Я не случайно назвал его раздолбаем. Он и был раздолбаем. Более необязательного человека я не встречал. В то время я работал на Норильской телестудии. Договариваюсь с директором студии, что Нонин напишет стихи для праздничной передачи к 7 ноября. Он упирается: не напишет. Я настаиваю: напишет. Он сдается: на вашу ответственность. Эдик рад: хоть какие-то деньги. Договариваемся, что он придет ко мне к восьми вечера и мы вмонтируем его стихи в сценарий. В восемь его нет. В девять нет. В десять нет. А сценарий нужно сдать завтра утром, кровь из носу. В час ночи, гнусно матерясь, я сажусь писать стихи. К восьми утра у меня сто двадцать строк. Еду на студию. Директор поражен: надо же, от Нонина я этого не ожидал, не просто написал, а хорошо написал, правильно.

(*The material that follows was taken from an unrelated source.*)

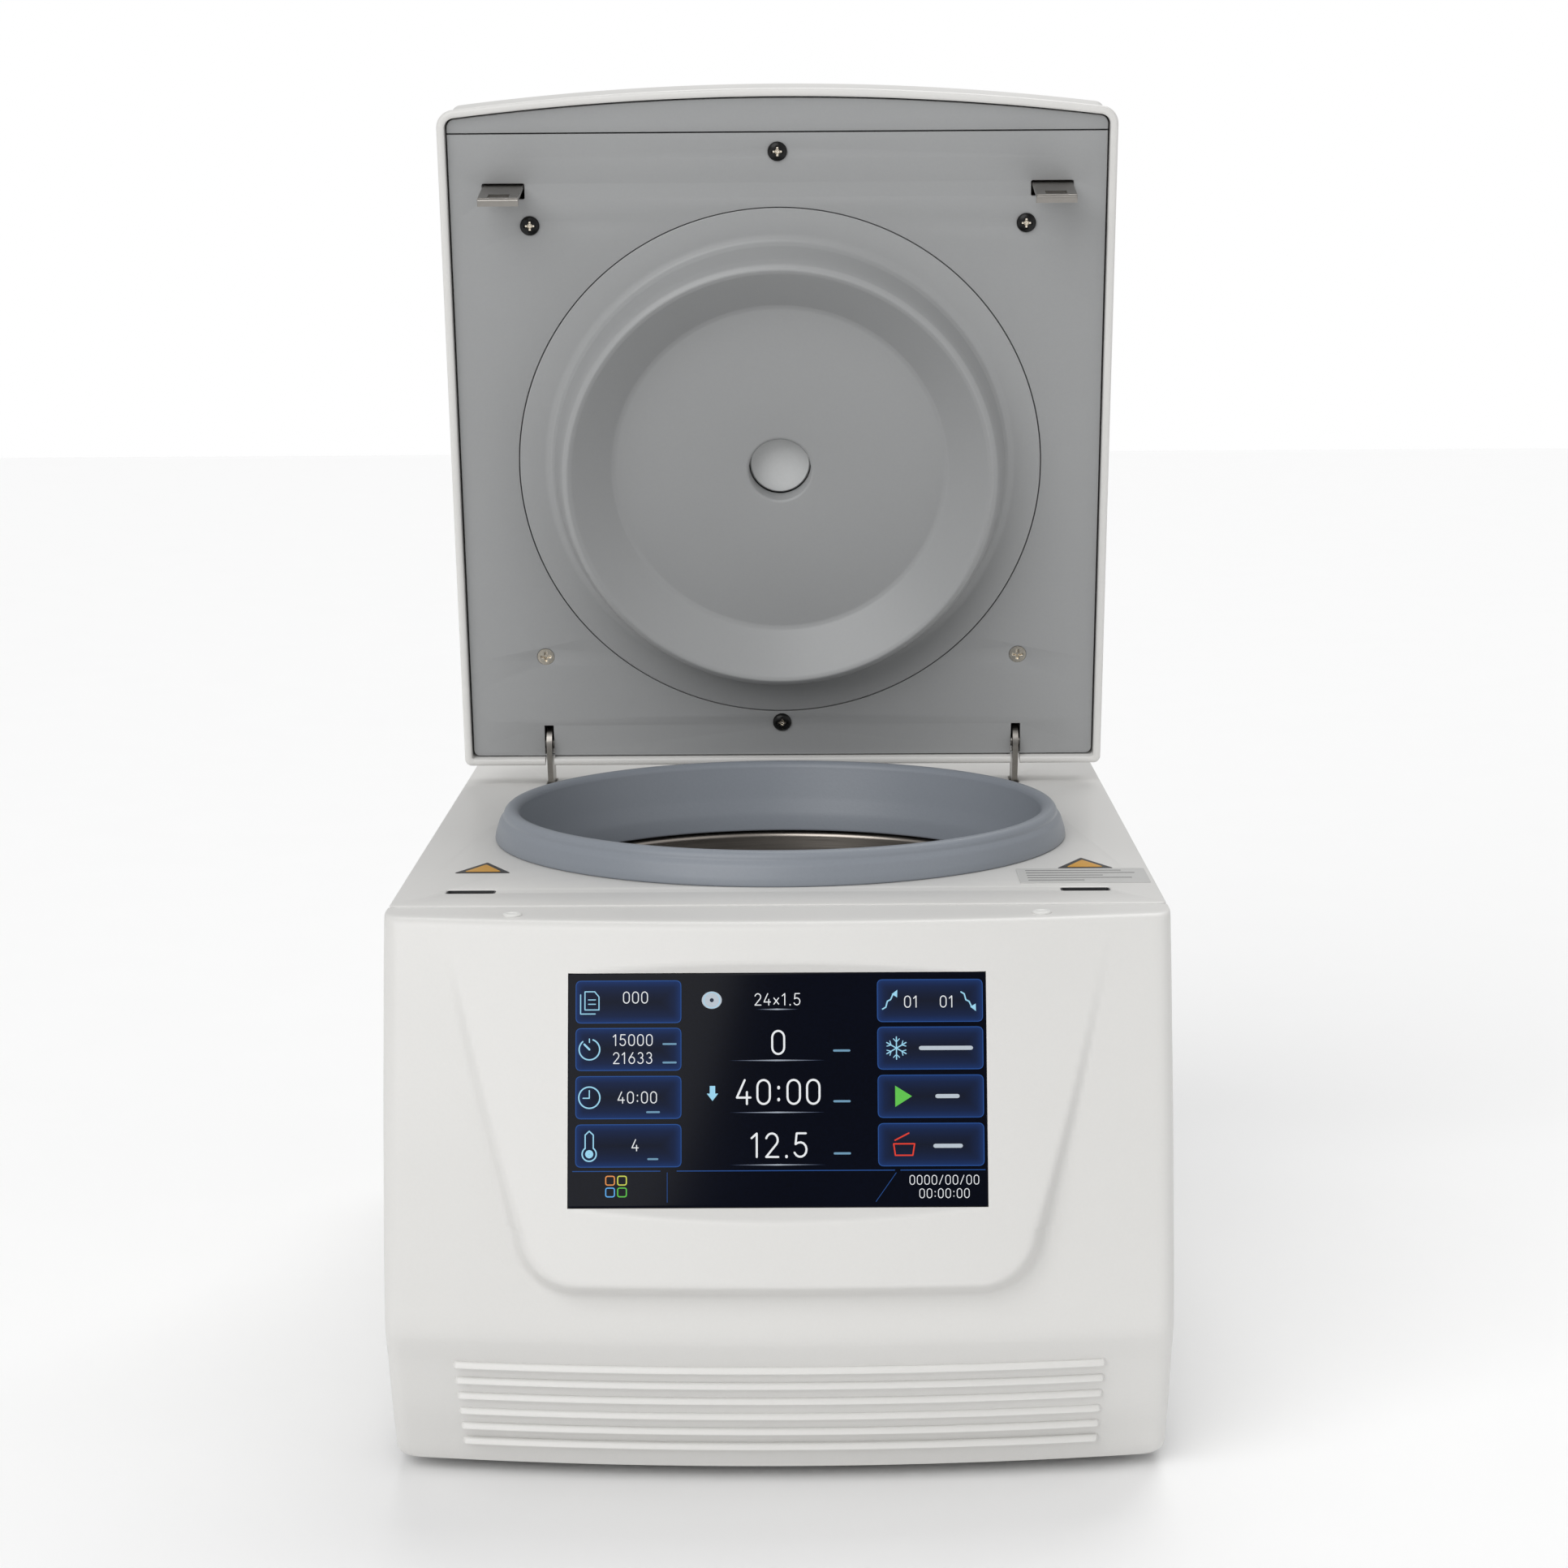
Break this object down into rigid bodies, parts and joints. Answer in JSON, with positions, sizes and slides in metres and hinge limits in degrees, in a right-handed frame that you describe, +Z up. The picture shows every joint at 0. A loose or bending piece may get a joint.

Больше стихов я не писал никогда.


Справедливости ради нужно сказать, что он подводил не только меня, но и всех, кто имел неосторожность на него положиться. Однажды это для него плохо кончилось. После того, как он бросил работу, жена его, с которой он приехал из Донецка, года два терпела. Потом не выдержала: ну сколько можно кормить этого бездельника. Эдик не слишком расстроился. Послонявшись по квартирам знакомым, бросил якорь у молодой женщины, инженера центральной химлаборатории (той, у которой бедра крутые и груди литые). Назад не просился, чего жена никак не ожидала и была глубоко оскорблена. Подала на развод и алименты (у них была дочь). Исполнительный лист выдали, но алиментов не было. Она в суд. Там развели руками: что мы можем сделать, если он не работает. Так заставьте. Начала писать в горком партии: призовите к ответственности тунеядца. В горкоме то ли помнили о деле Бродского, то ли было не до Нонина. Дали указание суду: примите меры. Уголовная статья: уклонение от уплаты алиментов. Дело попало к судье, которая Эдика знала и хорошо к нему относилась. Она послала ему повестку, он не явился. Вторую – то же. Однажды встретив меня на улице, едва ли не взмолилась: ну пусть Эдуард придет и напишет заявление, что он обязуется устроиться на работу. Я в то время был на него зол, как собака, за историю со стихами. Но все же пошел к нему, передал просьбу судьи. Он клятвенно пообещал: завтра пойду. И, конечно же, не пошел. Кончилось тем, что его доставили в суд с милицией и в тот же день он получил шесть месяцев исправительно-трудовых работ в колонии общего режима.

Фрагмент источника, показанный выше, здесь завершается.